PROMPT: Give all of the lines again exactly as they read.

>>>>>

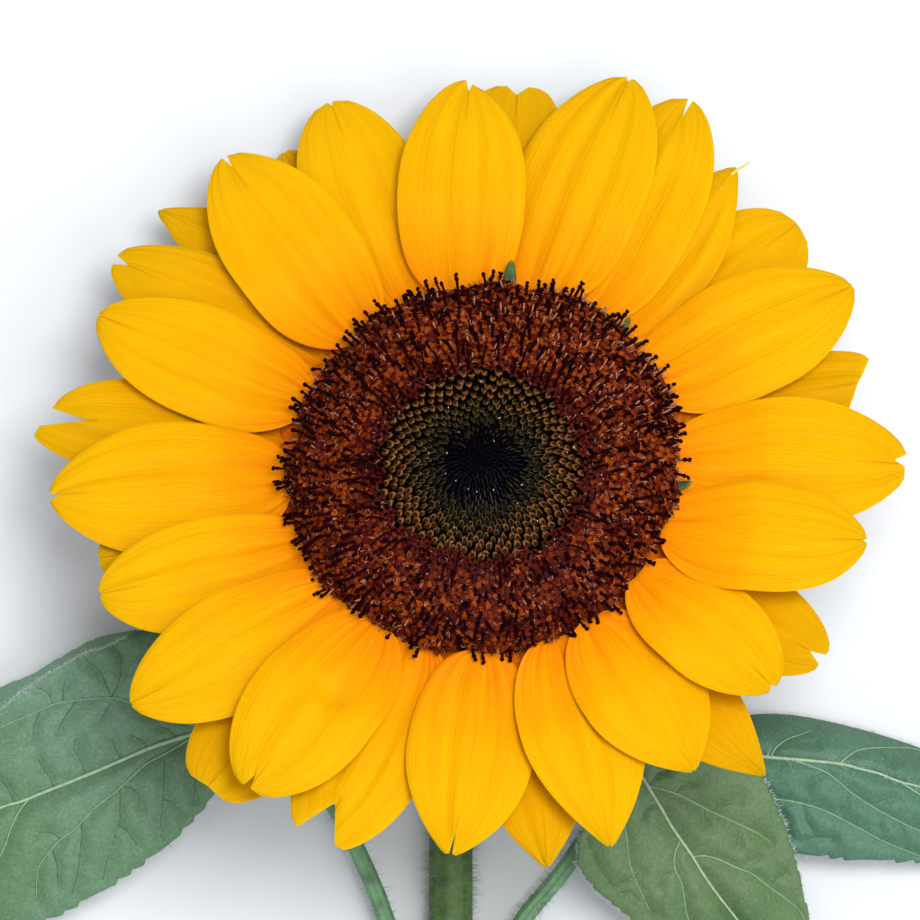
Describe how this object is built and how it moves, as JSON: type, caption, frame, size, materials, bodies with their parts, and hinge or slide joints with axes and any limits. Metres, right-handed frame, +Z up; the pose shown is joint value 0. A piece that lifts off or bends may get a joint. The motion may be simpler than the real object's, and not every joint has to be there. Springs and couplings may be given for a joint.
{
  "type": "cut sunflower",
  "caption": "Cut sunflower bloom lying face up on a short bent stem, with golden ray florets round a brown disc and toothed leaves on long stalks.",
  "frame": {"origin": "centre of the plant's overall box, on the surface it lies on", "axes": "+Z up out of the surface, the stem lies along the surface towards -Y and the face leans towards +Y"},
  "size_m": [0.2819, 0.2185, 0.0761],
  "materials": {
    "disc florets": "dark brown tubular florets, matt",
    "front ray florets": "golden yellow, satin",
    "back ray florets": "golden yellow in shade, satin",
    "involucre": "green, softly hairy",
    "stem": "grey green, hairy",
    "leaves": "grey green, rough, matt"
  },
  "bodies": {
    "root": {"disc_florets": "disc florets", "involucre": "involucre", "stem": "stem", "petiole_left": "stem", "petiole_right_front": "stem", "petiole_right_back": "stem", "leaf_left": "leaves", "leaf_right_front": "leaves", "leaf_right_back": "leaves", "ray_floret_front_01": "front ray florets", "ray_floret_front_02": "front ray florets", "ray_floret_front_03": "front ray florets", "ray_floret_front_04": "front ray florets", "ray_floret_front_05": "front ray florets", "ray_floret_front_06": "front ray florets", "ray_floret_front_07": "front ray florets", "ray_floret_front_08": "front ray florets", "ray_floret_front_09": "front ray florets", "ray_floret_front_10": "front ray florets", "ray_floret_front_11": "front ray florets", "ray_floret_front_12": "front ray florets", "ray_floret_front_13": "front ray florets", "ray_floret_front_14": "front ray florets", "ray_floret_front_15": "front ray florets", "ray_floret_front_16": "front ray florets", "ray_floret_front_17": "front ray florets", "ray_floret_front_18": "front ray florets", "ray_floret_front_19": "front ray florets", "ray_floret_back_01": "back ray florets", "ray_floret_back_02": "back ray florets", "ray_floret_back_03": "back ray florets", "ray_floret_back_04": "back ray florets", "ray_floret_back_05": "back ray florets", "ray_floret_back_06": "back ray florets", "ray_floret_back_07": "back ray florets", "ray_floret_back_08": "back ray florets", "ray_floret_back_09": "back ray florets", "ray_floret_back_10": "back ray florets", "ray_floret_back_11": "back ray florets", "ray_floret_back_12": "back ray florets"}
  },
  "joints": []
}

<<<<<

FINISHED TASK:
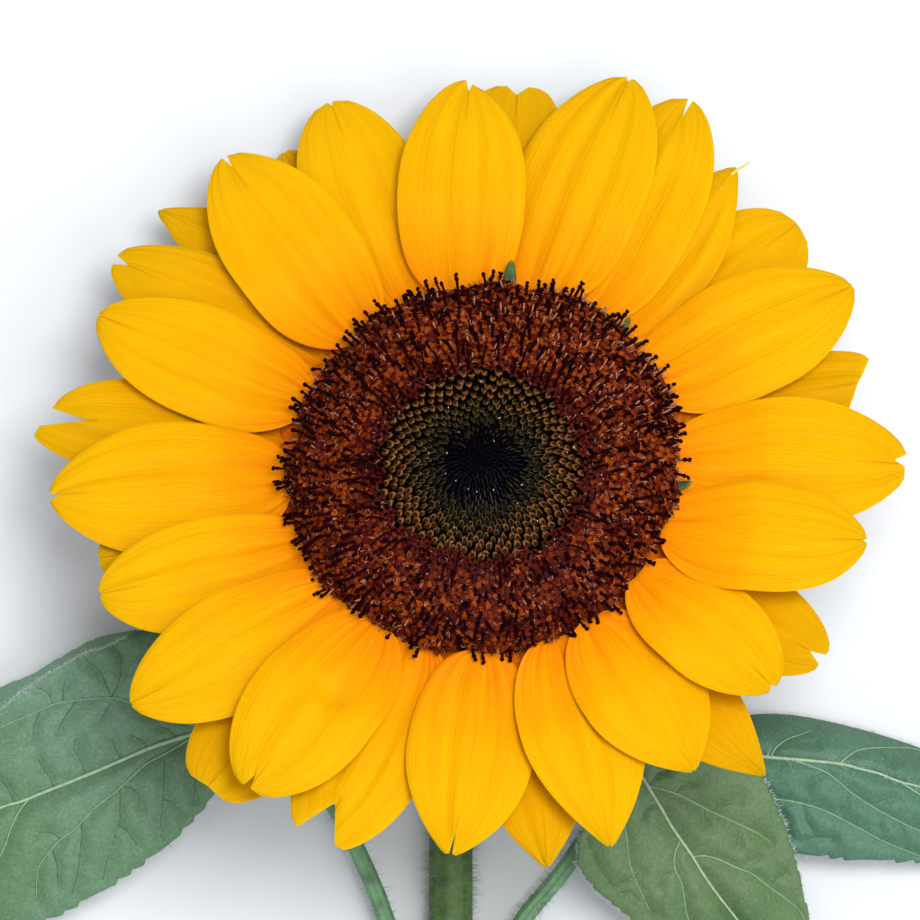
Describe how this object is built and how it moves, as JSON: type, caption, frame, size, materials, bodies with their parts, and hinge or slide joints with axes and any limits. Metres, right-handed frame, +Z up; the pose shown is joint value 0. A piece that lifts off or bends may get a joint. The motion may be simpler than the real object's, and not every joint has to be there. Springs and couplings may be given for a joint.
{
  "type": "cut sunflower",
  "caption": "Cut sunflower bloom lying face up on a short bent stem, with golden ray florets round a brown disc and toothed leaves on long stalks.",
  "frame": {"origin": "centre of the plant's overall box, on the surface it lies on", "axes": "+Z up out of the surface, the stem lies along the surface towards -Y and the face leans towards +Y"},
  "size_m": [0.2819, 0.2185, 0.0761],
  "materials": {
    "disc florets": "dark brown tubular florets, matt",
    "front ray florets": "golden yellow, satin",
    "back ray florets": "golden yellow in shade, satin",
    "involucre": "green, softly hairy",
    "stem": "grey green, hairy",
    "leaves": "grey green, rough, matt"
  },
  "bodies": {
    "root": {"disc_florets": "disc florets", "involucre": "involucre", "stem": "stem", "petiole_left": "stem", "petiole_right_front": "stem", "petiole_right_back": "stem", "leaf_left": "leaves", "leaf_right_front": "leaves", "leaf_right_back": "leaves", "ray_floret_front_01": "front ray florets", "ray_floret_front_02": "front ray florets", "ray_floret_front_03": "front ray florets", "ray_floret_front_04": "front ray florets", "ray_floret_front_05": "front ray florets", "ray_floret_front_06": "front ray florets", "ray_floret_front_07": "front ray florets", "ray_floret_front_08": "front ray florets", "ray_floret_front_09": "front ray florets", "ray_floret_front_10": "front ray florets", "ray_floret_front_11": "front ray florets", "ray_floret_front_12": "front ray florets", "ray_floret_front_13": "front ray florets", "ray_floret_front_14": "front ray florets", "ray_floret_front_15": "front ray florets", "ray_floret_front_16": "front ray florets", "ray_floret_front_17": "front ray florets", "ray_floret_front_18": "front ray florets", "ray_floret_front_19": "front ray florets", "ray_floret_back_01": "back ray florets", "ray_floret_back_02": "back ray florets", "ray_floret_back_03": "back ray florets", "ray_floret_back_04": "back ray florets", "ray_floret_back_05": "back ray florets", "ray_floret_back_06": "back ray florets", "ray_floret_back_07": "back ray florets", "ray_floret_back_08": "back ray florets", "ray_floret_back_09": "back ray florets", "ray_floret_back_10": "back ray florets", "ray_floret_back_11": "back ray florets", "ray_floret_back_12": "back ray florets"}
  },
  "joints": []
}